Martino

I know one other guy with brain cancer. Martino Sclavi.

Martino lives in Rome. When news of my diagnosis reached a mutual friend, he offered to share his war stories. We emailed a few times. He was in New York earlier this month, so I used some miles to fly down. We met at my in-laws’ place, then took a walk and got some brunch.

I remember his first email, May 14:

What can I say to someone that is just beginning what I began only 3 months ago? I am doing well. The whole thing ain’t as tragic as one would expect.

I, too, was feeling upbeat. The shock and trauma of the previous weeks was washed away by a rush of steroids.

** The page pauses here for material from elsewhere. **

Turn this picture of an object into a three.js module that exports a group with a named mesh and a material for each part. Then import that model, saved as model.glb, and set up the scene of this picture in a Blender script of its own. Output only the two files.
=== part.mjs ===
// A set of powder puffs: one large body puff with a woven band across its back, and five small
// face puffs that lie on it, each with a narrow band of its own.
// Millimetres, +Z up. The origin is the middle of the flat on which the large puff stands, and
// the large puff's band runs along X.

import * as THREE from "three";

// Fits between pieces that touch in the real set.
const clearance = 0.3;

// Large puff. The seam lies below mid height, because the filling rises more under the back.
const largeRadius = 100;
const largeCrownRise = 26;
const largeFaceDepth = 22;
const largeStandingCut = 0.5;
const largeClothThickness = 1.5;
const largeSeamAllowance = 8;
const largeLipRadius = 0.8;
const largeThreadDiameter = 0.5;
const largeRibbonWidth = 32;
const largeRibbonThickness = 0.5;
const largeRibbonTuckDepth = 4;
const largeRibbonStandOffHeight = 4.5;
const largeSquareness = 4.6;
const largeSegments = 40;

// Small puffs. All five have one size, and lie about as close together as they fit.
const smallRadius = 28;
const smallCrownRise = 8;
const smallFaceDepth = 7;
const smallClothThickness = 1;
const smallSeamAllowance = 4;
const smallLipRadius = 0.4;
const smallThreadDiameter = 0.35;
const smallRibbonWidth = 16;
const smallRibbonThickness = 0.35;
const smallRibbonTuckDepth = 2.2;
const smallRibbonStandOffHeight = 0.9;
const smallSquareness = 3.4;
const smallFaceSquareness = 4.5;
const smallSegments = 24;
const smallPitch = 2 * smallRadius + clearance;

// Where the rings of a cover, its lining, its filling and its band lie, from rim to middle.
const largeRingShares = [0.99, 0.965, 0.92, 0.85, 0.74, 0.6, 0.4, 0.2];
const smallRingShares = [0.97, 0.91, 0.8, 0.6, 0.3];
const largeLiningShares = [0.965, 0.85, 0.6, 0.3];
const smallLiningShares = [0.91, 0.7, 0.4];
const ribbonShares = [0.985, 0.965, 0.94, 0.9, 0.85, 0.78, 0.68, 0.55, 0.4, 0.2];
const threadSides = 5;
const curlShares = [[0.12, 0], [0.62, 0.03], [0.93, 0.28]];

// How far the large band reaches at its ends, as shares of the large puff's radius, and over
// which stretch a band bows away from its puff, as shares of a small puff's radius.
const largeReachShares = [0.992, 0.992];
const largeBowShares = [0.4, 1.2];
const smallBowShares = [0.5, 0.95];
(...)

I began to look back, to seize and savor the memories of survival.

I replied May 17:

Please allow me to share with you some of the details of my diagnosis and treatment, and to tell you a little bit about who I am.

I called it “the first chapter of my story”. A week later, it became the basis of this blog.

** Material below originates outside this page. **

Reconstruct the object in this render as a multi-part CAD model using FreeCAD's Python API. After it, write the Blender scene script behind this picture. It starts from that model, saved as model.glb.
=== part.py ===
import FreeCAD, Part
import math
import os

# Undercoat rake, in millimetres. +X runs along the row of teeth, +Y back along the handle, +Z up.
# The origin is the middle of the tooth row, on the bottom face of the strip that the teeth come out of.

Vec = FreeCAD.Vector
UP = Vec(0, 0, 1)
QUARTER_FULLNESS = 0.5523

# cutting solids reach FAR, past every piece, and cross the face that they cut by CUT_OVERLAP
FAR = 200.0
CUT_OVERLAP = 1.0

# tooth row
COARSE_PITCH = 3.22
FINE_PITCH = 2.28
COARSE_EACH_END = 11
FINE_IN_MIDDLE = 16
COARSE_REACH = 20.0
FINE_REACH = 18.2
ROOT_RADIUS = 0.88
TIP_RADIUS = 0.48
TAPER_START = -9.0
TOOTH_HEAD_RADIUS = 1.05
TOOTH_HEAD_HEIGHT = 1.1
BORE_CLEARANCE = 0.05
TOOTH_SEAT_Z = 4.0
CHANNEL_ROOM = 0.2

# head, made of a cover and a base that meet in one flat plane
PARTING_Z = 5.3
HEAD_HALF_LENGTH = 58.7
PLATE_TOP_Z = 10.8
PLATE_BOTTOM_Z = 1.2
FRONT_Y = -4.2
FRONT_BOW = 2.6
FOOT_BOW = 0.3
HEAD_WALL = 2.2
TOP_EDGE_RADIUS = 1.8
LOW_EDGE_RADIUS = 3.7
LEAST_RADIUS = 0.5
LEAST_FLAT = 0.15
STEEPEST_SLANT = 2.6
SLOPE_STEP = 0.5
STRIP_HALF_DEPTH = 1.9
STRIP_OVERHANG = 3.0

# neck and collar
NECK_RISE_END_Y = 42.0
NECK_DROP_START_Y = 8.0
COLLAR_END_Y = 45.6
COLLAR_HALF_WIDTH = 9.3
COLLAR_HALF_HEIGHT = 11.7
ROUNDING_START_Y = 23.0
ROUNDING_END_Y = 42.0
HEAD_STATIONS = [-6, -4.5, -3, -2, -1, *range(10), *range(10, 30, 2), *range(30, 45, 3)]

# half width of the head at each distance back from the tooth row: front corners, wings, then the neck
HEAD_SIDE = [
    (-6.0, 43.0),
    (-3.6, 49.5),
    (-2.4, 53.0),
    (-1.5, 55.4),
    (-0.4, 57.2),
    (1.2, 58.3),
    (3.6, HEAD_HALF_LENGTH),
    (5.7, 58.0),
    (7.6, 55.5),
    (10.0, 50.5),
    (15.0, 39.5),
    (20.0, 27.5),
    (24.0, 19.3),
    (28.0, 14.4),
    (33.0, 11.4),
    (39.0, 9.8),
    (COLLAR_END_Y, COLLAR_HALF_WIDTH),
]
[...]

Martino more than matched it May 18:

I was fortunate to have forgotten or “erased” most of my “Chapter 1”. All I know is that I was in L.A. working on a film script and I began having some pretty terrible head-aches which would not go away with the usual over-the-counter. After the presentation of my work I asked a friend to bring me to a doctor… By the time we came to the emergency room of the hospital (from the reports of others) I was very confused.

Considering it was L.A., the emergency room staff assumed that I was some kind of drug case and just put me on a bed to sleep it off. My friend went home assuming the same. Fortunately, a nurse realized that there was something else going on and picked up my phone, calling the last number dialed. All of this and what happened in the next 2 days I have heard from others because I have absolutely no recollection of it. I have been told that my friends arrived to the hospital where I was still in a confused state and made sure that I was taken care of. The surgeon was a good guy and the fact that my friend (who answered the nurse’s call on that fatal ([10. I believe he means “fateful”, though I’m reminded of wondering, somewhat playfully, whether I might have actually died in surgery and am now experiencing a sort of dream. Somewhere else in the multiverse?]) night) is a very well known actor allowed some of the financial worry of the hospital to go by in the emergency.

I woke up and found my wife and mother and sister in the hospital. They had been flown in from Italy. I had little or no clue what had happened and still now it all feels a bit like a dream.([20. I have edited Martino’s words (lightly, I think), mostly for punctuation and spelling.])

I wrote June 9:

I just wanted to say “hi” and see how you’re feeling. I started chemotherapy and radiation therapy yesterday. I was pretty nervous about having my head strapped down to the table. They made a special mask for me that connects to the table and holds my head still. It looks pretty creepy. Can I send you a picture of it? You might be interested.

I didn’t know then, as I do now, that Martino’s an easy-going kind of guy. He responded…

Do you mean this kind of “silence of the lambs” kind of mask 😉

… with this image:

Martino Sclavi

In August he wrote with news of a second brain surgery, this time in Rome. (Some of his original tumor remained after the first surgery, “done in emergency circumstances”). His doctors cut it out while he was awake. Apparently it was a showcase event, attended by many eager young doctors and an attractive “psycho-neurologist” who had him counting to 20 in various languages. It was a stunning success, but left him unable to read (though he can still write).

So, anyway, brunch. It was so crowded in the restaurant they had to pull our table out of the row to seat me against the wall, then push it back. Martino ignored the menu and requested standard breakfast fare. He had demonstrated his deficiency by reading the advertising in a shop window, on our way there. He can read, but his scope is limited to one letter at a time. It’s slow, tiring, and by the time he reaches the end of a word he might forget how it started. But his speech is articulate.

After brunch we strolled in the park. When our conversation turned to prognoses we discovered a startling contrast. None of Martino’s doctors had cited a prognosis in concrete time. He claimed their sole interest in conversation was his current health and treatment. I told him about hearing my neurosurgeon’s prognosis of 15 months only a few days after my surgery. He vigorously disapproved of that approach. He seemed to expect modern medicine to answer every challenge.

I came away from our conference wondering about how best to face the future. Martino fared worse than me in surgery but seems more relaxed and hopeful. I want to know the numbers, grim as they are. But I also feel my future compressed by doubt, one bad MRI from despairing. Shouldn’t I hedge my bets and stem those grand schemes that now belong to younger men? What good grows in this tall shadow of recurrence?